Items from a data source
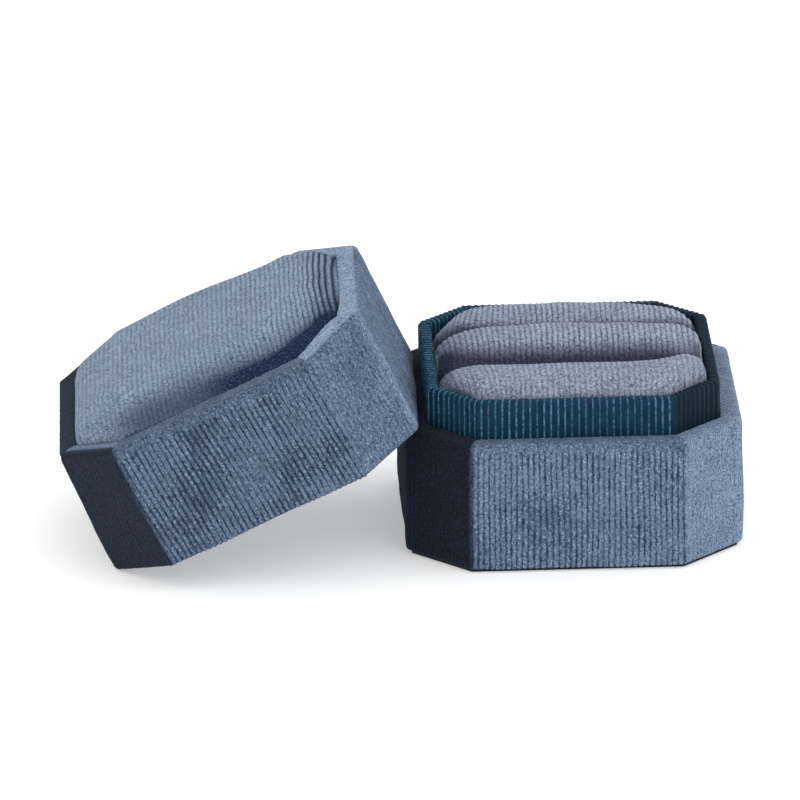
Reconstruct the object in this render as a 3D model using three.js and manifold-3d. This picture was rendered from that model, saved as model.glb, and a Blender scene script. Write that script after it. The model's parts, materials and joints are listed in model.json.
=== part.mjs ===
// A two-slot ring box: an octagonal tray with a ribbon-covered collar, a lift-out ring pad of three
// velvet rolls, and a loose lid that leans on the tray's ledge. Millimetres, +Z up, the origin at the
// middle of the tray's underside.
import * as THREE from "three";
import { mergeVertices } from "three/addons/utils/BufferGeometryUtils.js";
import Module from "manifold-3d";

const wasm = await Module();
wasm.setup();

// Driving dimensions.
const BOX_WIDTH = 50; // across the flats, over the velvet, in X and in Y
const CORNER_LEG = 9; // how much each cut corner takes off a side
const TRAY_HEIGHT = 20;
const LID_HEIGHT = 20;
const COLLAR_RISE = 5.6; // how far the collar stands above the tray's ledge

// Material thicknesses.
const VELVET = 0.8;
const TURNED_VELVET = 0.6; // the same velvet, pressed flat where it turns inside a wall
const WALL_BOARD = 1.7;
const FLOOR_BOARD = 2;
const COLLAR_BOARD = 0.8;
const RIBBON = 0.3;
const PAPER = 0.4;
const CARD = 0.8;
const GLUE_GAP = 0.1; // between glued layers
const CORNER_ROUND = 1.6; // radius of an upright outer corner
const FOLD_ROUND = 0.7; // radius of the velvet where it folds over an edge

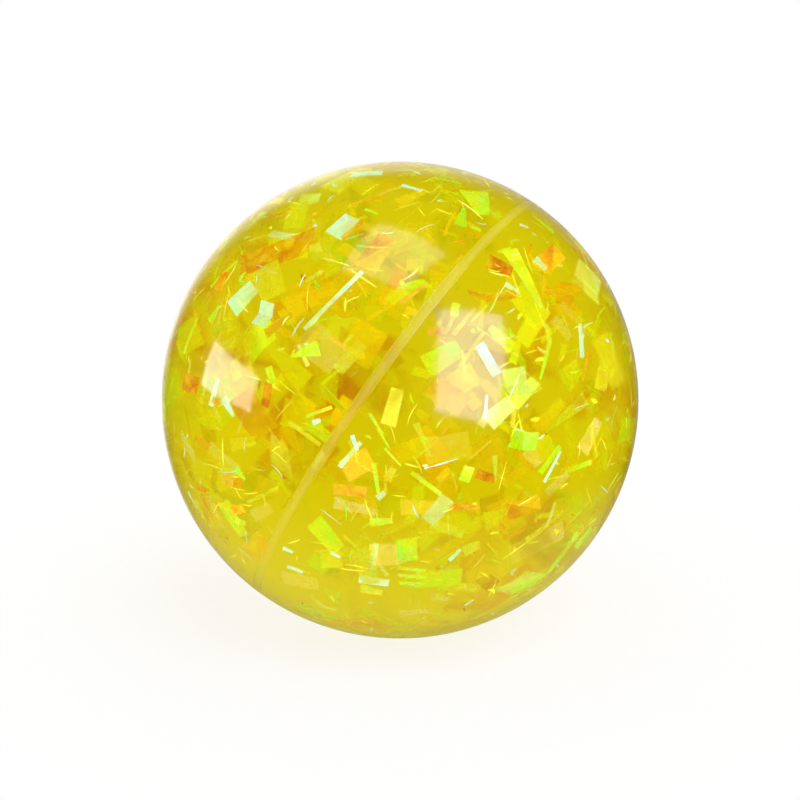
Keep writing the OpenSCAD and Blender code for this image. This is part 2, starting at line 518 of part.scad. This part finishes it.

_WRITTEN REQUEST_.
Return, from the data, each line that has the word "manifold" in it.

_TASK RESPONSE_.
Reconstruct the object in this render as a 3D model using three.js and manifold-3d. This picture was rendered from that model, saved as model.glb, and a Blender scene script. Write that script after it. The model's parts, materials and joints are listed in model.json.
import Module from "manifold-3d";